WORK TO DO | Output all the material that follows, exactly as given.

SOURCE DATA |
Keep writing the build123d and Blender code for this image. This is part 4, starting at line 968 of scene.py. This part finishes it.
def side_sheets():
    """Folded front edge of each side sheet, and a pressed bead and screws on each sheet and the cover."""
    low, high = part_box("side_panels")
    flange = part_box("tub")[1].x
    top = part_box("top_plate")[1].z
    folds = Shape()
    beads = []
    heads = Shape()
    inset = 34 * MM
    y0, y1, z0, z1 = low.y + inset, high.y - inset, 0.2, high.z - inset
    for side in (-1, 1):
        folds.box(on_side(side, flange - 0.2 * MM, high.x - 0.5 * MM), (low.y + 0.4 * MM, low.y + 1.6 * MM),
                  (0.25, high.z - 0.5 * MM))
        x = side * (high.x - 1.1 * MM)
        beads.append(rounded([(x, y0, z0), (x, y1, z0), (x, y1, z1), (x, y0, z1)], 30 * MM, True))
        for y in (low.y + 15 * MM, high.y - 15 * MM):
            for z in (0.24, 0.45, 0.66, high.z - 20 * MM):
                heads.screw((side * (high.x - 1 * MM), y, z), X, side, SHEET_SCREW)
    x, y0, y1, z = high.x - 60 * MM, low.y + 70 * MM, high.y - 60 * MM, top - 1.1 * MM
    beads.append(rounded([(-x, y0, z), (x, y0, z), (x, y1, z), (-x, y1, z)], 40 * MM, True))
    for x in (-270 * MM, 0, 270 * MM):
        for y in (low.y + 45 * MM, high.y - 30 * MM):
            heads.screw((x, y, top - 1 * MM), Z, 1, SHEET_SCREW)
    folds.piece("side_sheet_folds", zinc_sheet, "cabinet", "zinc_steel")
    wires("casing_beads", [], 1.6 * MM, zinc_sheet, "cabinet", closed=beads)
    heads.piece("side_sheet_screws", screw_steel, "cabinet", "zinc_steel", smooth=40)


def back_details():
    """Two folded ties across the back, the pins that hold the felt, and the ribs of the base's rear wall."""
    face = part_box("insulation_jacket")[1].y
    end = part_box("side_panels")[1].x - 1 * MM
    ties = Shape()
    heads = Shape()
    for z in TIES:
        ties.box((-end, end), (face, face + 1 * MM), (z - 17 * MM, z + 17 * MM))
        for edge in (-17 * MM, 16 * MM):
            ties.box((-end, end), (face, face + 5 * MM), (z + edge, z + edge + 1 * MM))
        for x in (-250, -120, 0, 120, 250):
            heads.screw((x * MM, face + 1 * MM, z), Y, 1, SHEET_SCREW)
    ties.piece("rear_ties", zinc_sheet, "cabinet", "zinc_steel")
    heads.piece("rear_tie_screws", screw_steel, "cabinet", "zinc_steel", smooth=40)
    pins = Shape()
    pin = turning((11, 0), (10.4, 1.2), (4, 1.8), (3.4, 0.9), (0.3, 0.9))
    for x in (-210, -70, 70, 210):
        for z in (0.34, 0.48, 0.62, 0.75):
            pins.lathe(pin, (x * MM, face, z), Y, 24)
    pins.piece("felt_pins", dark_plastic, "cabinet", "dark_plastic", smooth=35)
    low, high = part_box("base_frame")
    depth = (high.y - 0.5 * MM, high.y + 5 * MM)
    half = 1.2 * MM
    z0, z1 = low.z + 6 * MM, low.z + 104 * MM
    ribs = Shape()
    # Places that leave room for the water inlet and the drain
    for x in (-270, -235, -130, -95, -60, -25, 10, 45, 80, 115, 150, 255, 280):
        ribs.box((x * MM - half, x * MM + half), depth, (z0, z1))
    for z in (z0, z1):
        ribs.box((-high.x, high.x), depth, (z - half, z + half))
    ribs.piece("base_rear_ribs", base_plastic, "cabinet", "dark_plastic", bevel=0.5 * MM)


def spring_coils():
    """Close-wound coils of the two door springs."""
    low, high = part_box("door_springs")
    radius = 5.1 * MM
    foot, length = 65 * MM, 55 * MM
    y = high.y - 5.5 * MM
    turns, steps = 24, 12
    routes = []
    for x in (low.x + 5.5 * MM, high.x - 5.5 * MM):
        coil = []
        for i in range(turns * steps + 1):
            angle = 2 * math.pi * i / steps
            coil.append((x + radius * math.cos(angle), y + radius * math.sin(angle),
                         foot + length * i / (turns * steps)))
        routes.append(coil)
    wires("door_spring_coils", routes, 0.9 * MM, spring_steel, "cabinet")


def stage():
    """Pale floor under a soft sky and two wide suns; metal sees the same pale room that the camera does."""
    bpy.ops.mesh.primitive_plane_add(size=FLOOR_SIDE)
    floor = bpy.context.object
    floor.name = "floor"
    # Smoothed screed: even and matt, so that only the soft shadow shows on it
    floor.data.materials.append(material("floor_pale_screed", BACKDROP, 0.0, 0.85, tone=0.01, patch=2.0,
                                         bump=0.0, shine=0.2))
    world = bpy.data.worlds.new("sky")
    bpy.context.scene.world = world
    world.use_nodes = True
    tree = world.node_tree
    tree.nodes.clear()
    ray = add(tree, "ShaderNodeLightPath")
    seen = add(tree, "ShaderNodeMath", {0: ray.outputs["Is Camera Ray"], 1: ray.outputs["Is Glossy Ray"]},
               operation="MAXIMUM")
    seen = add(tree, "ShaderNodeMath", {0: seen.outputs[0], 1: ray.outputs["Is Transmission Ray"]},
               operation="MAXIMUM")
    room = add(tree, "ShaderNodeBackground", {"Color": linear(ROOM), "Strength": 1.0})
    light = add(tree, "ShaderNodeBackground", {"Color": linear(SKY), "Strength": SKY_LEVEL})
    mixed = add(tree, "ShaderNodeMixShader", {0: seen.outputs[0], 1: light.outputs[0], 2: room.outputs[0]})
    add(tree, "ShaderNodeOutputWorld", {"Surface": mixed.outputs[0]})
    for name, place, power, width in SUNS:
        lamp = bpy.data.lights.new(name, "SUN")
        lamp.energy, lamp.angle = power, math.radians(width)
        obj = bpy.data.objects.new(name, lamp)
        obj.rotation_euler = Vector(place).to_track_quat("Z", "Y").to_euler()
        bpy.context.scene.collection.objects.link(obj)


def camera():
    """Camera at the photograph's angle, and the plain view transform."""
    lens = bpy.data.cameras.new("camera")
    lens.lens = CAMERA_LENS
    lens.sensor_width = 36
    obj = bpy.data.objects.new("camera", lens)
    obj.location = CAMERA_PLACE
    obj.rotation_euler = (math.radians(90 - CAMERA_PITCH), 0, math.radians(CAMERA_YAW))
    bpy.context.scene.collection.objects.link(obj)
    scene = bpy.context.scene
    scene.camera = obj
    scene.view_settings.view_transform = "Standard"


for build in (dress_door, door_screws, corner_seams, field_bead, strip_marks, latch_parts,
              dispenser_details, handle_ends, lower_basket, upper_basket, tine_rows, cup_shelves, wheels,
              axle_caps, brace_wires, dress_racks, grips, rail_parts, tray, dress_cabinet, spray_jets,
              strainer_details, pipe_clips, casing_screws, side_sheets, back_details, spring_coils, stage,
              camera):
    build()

TASK RESULT |
Keep writing the build123d and Blender code for this image. This is part 4, starting at line 968 of scene.py. This part finishes it.
def side_sheets():
    """Folded front edge of each side sheet, and a pressed bead and screws on each sheet and the cover."""
    low, high = part_box("side_panels")
    flange = part_box("tub")[1].x
    top = part_box("top_plate")[1].z
    folds = Shape()
    beads = []
    heads = Shape()
    inset = 34 * MM
    y0, y1, z0, z1 = low.y + inset, high.y - inset, 0.2, high.z - inset
    for side in (-1, 1):
        folds.box(on_side(side, flange - 0.2 * MM, high.x - 0.5 * MM), (low.y + 0.4 * MM, low.y + 1.6 * MM),
                  (0.25, high.z - 0.5 * MM))
        x = side * (high.x - 1.1 * MM)
        beads.append(rounded([(x, y0, z0), (x, y1, z0), (x, y1, z1), (x, y0, z1)], 30 * MM, True))
        for y in (low.y + 15 * MM, high.y - 15 * MM):
            for z in (0.24, 0.45, 0.66, high.z - 20 * MM):
                heads.screw((side * (high.x - 1 * MM), y, z), X, side, SHEET_SCREW)
    x, y0, y1, z = high.x - 60 * MM, low.y + 70 * MM, high.y - 60 * MM, top - 1.1 * MM
    beads.append(rounded([(-x, y0, z), (x, y0, z), (x, y1, z), (-x, y1, z)], 40 * MM, True))
    for x in (-270 * MM, 0, 270 * MM):
        for y in (low.y + 45 * MM, high.y - 30 * MM):
            heads.screw((x, y, top - 1 * MM), Z, 1, SHEET_SCREW)
    folds.piece("side_sheet_folds", zinc_sheet, "cabinet", "zinc_steel")
    wires("casing_beads", [], 1.6 * MM, zinc_sheet, "cabinet", closed=beads)
    heads.piece("side_sheet_screws", screw_steel, "cabinet", "zinc_steel", smooth=40)


def back_details():
    """Two folded ties across the back, the pins that hold the felt, and the ribs of the base's rear wall."""
    face = part_box("insulation_jacket")[1].y
    end = part_box("side_panels")[1].x - 1 * MM
    ties = Shape()
    heads = Shape()
    for z in TIES:
        ties.box((-end, end), (face, face + 1 * MM), (z - 17 * MM, z + 17 * MM))
        for edge in (-17 * MM, 16 * MM):
            ties.box((-end, end), (face, face + 5 * MM), (z + edge, z + edge + 1 * MM))
        for x in (-250, -120, 0, 120, 250):
            heads.screw((x * MM, face + 1 * MM, z), Y, 1, SHEET_SCREW)
    ties.piece("rear_ties", zinc_sheet, "cabinet", "zinc_steel")
    heads.piece("rear_tie_screws", screw_steel, "cabinet", "zinc_steel", smooth=40)
    pins = Shape()
    pin = turning((11, 0), (10.4, 1.2), (4, 1.8), (3.4, 0.9), (0.3, 0.9))
    for x in (-210, -70, 70, 210):
        for z in (0.34, 0.48, 0.62, 0.75):
            pins.lathe(pin, (x * MM, face, z), Y, 24)
    pins.piece("felt_pins", dark_plastic, "cabinet", "dark_plastic", smooth=35)
    low, high = part_box("base_frame")
    depth = (high.y - 0.5 * MM, high.y + 5 * MM)
    half = 1.2 * MM
    z0, z1 = low.z + 6 * MM, low.z + 104 * MM
    ribs = Shape()
    # Places that leave room for the water inlet and the drain
    for x in (-270, -235, -130, -95, -60, -25, 10, 45, 80, 115, 150, 255, 280):
        ribs.box((x * MM - half, x * MM + half), depth, (z0, z1))
    for z in (z0, z1):
        ribs.box((-high.x, high.x), depth, (z - half, z + half))
    ribs.piece("base_rear_ribs", base_plastic, "cabinet", "dark_plastic", bevel=0.5 * MM)


def spring_coils():
    """Close-wound coils of the two door springs."""
    low, high = part_box("door_springs")
    radius = 5.1 * MM
    foot, length = 65 * MM, 55 * MM
    y = high.y - 5.5 * MM
    turns, steps = 24, 12
    routes = []
    for x in (low.x + 5.5 * MM, high.x - 5.5 * MM):
        coil = []
        for i in range(turns * steps + 1):
            angle = 2 * math.pi * i / steps
            coil.append((x + radius * math.cos(angle), y + radius * math.sin(angle),
                         foot + length * i / (turns * steps)))
        routes.append(coil)
    wires("door_spring_coils", routes, 0.9 * MM, spring_steel, "cabinet")


def stage():
    """Pale floor under a soft sky and two wide suns; metal sees the same pale room that the camera does."""
    bpy.ops.mesh.primitive_plane_add(size=FLOOR_SIDE)
    floor = bpy.context.object
    floor.name = "floor"
    # Smoothed screed: even and matt, so that only the soft shadow shows on it
    floor.data.materials.append(material("floor_pale_screed", BACKDROP, 0.0, 0.85, tone=0.01, patch=2.0,
                                         bump=0.0, shine=0.2))
    world = bpy.data.worlds.new("sky")
    bpy.context.scene.world = world
    world.use_nodes = True
    tree = world.node_tree
    tree.nodes.clear()
    ray = add(tree, "ShaderNodeLightPath")
    seen = add(tree, "ShaderNodeMath", {0: ray.outputs["Is Camera Ray"], 1: ray.outputs["Is Glossy Ray"]},
               operation="MAXIMUM")
    seen = add(tree, "ShaderNodeMath", {0: seen.outputs[0], 1: ray.outputs["Is Transmission Ray"]},
               operation="MAXIMUM")
    room = add(tree, "ShaderNodeBackground", {"Color": linear(ROOM), "Strength": 1.0})
    light = add(tree, "ShaderNodeBackground", {"Color": linear(SKY), "Strength": SKY_LEVEL})
    mixed = add(tree, "ShaderNodeMixShader", {0: seen.outputs[0], 1: light.outputs[0], 2: room.outputs[0]})
    add(tree, "ShaderNodeOutputWorld", {"Surface": mixed.outputs[0]})
    for name, place, power, width in SUNS:
        lamp = bpy.data.lights.new(name, "SUN")
        lamp.energy, lamp.angle = power, math.radians(width)
        obj = bpy.data.objects.new(name, lamp)
        obj.rotation_euler = Vector(place).to_track_quat("Z", "Y").to_euler()
        bpy.context.scene.collection.objects.link(obj)


def camera():
    """Camera at the photograph's angle, and the plain view transform."""
    lens = bpy.data.cameras.new("camera")
    lens.lens = CAMERA_LENS
    lens.sensor_width = 36
    obj = bpy.data.objects.new("camera", lens)
    obj.location = CAMERA_PLACE
    obj.rotation_euler = (math.radians(90 - CAMERA_PITCH), 0, math.radians(CAMERA_YAW))
    bpy.context.scene.collection.objects.link(obj)
    scene = bpy.context.scene
    scene.camera = obj
    scene.view_settings.view_transform = "Standard"


for build in (dress_door, door_screws, corner_seams, field_bead, strip_marks, latch_parts,
              dispenser_details, handle_ends, lower_basket, upper_basket, tine_rows, cup_shelves, wheels,
              axle_caps, brace_wires, dress_racks, grips, rail_parts, tray, dress_cabinet, spray_jets,
              strainer_details, pipe_clips, casing_screws, side_sheets, back_details, spring_coils, stage,
              camera):
    build()